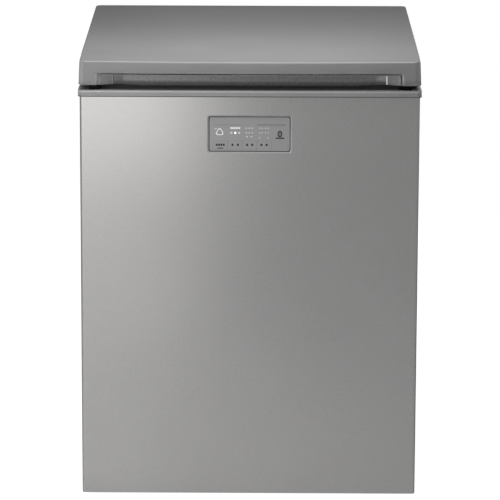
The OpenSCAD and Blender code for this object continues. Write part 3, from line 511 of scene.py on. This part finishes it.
def lid_stations():
    """Places along the lid's width, closer together where its shape turns."""
    closest = 0.25 * MM
    straight = Lid.half - Lid.corner_r
    edge = Lid.half - Lid.edge_r
    places = [straight + Lid.corner_r * math.sin(math.radians(a)) for a in range(0, 91, 9)]
    places += [edge + Lid.edge_r * math.sin(math.radians(a)) for a in range(0, 91, 15)]
    places += [Lid.recess_outer + k * 2 * MM for k in range(-28, 5)]
    places += [straight * k / 14 for k in range(12)]
    places = sorted(round(place, 6) for place in places)
    kept = [places[0]]
    for place in places[1:]:
        if place - kept[-1] > closest:
            kept.append(place)
    kept[-1] = Lid.half
    return [-x for x in reversed(kept[1:])] + kept


def lid_section(x):
    """One section of the lid's skin, from the recess's foot over the top to the rear edge."""
    front = lid_front(x)
    back = Lid.rear - drawn_back(x, Lid.corner_r)
    drop = drawn_back(x, Lid.edge_r)
    lip_z = Lid.bottom + Lid.lip_up
    wall = max(front, Lid.corner_y + recess_depth(x))
    lip_r = min(Lid.lip_r, wall - front)
    points = [(wall, Lid.bottom), (wall, (Lid.bottom + lip_z) / 2), (wall, lip_z)]
    if lip_r > 0:
        points += arc(front + lip_r, lip_z + lip_r, lip_r, 270, 180, 4)
    else:
        points += [(front, lip_z + Lid.lip_r * k / 3) for k in range(4)]
    edge = front + Lid.edge_r
    points += arc(edge, lid_top(edge) - drop - Lid.edge_r, Lid.edge_r, 180, 96, 7)
    crease_y = Lid.corner_y + Lid.crease_back
    last_y = Lid.rear - 20 * MM
    rows = [Lid.corner_y + d * MM for d in (20, 40, 60)]
    rows += [crease_y + d * MM for d in (-16, -10, -6, -3, 0, 3, 6, 10, 16, 28)]
    rows += [crease_y + (last_y - crease_y) * k / 8 for k in range(1, 9)]
    points += [(y, lid_top(y) - drop) for y in rows]
    edge = back - Lid.edge_r
    points += arc(edge, lid_top(edge) - drop - Lid.edge_r, Lid.edge_r, 92, 0, 7)
    points += [(back, (Lid.bottom + Lid.high.z) / 2), (back, Lid.bottom)]
    return points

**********

== TASK BRIEF ==
Copy out the full listing exactly.

== ANSWER TO THIS PROBLEM ==
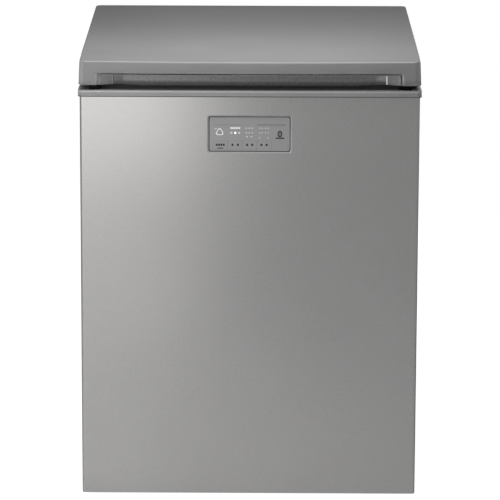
The OpenSCAD and Blender code for this object continues. Write part 3, from line 511 of scene.py on. This part finishes it.
def lid_stations():
    """Places along the lid's width, closer together where its shape turns."""
    closest = 0.25 * MM
    straight = Lid.half - Lid.corner_r
    edge = Lid.half - Lid.edge_r
    places = [straight + Lid.corner_r * math.sin(math.radians(a)) for a in range(0, 91, 9)]
    places += [edge + Lid.edge_r * math.sin(math.radians(a)) for a in range(0, 91, 15)]
    places += [Lid.recess_outer + k * 2 * MM for k in range(-28, 5)]
    places += [straight * k / 14 for k in range(12)]
    places = sorted(round(place, 6) for place in places)
    kept = [places[0]]
    for place in places[1:]:
        if place - kept[-1] > closest:
            kept.append(place)
    kept[-1] = Lid.half
    return [-x for x in reversed(kept[1:])] + kept


def lid_section(x):
    """One section of the lid's skin, from the recess's foot over the top to the rear edge."""
    front = lid_front(x)
    back = Lid.rear - drawn_back(x, Lid.corner_r)
    drop = drawn_back(x, Lid.edge_r)
    lip_z = Lid.bottom + Lid.lip_up
    wall = max(front, Lid.corner_y + recess_depth(x))
    lip_r = min(Lid.lip_r, wall - front)
    points = [(wall, Lid.bottom), (wall, (Lid.bottom + lip_z) / 2), (wall, lip_z)]
    if lip_r > 0:
        points += arc(front + lip_r, lip_z + lip_r, lip_r, 270, 180, 4)
    else:
        points += [(front, lip_z + Lid.lip_r * k / 3) for k in range(4)]
    edge = front + Lid.edge_r
    points += arc(edge, lid_top(edge) - drop - Lid.edge_r, Lid.edge_r, 180, 96, 7)
    crease_y = Lid.corner_y + Lid.crease_back
    last_y = Lid.rear - 20 * MM
    rows = [Lid.corner_y + d * MM for d in (20, 40, 60)]
    rows += [crease_y + d * MM for d in (-16, -10, -6, -3, 0, 3, 6, 10, 16, 28)]
    rows += [crease_y + (last_y - crease_y) * k / 8 for k in range(1, 9)]
    points += [(y, lid_top(y) - drop) for y in rows]
    edge = back - Lid.edge_r
    points += arc(edge, lid_top(edge) - drop - Lid.edge_r, Lid.edge_r, 92, 0, 7)
    points += [(back, (Lid.bottom + Lid.high.z) / 2), (back, Lid.bottom)]
    return points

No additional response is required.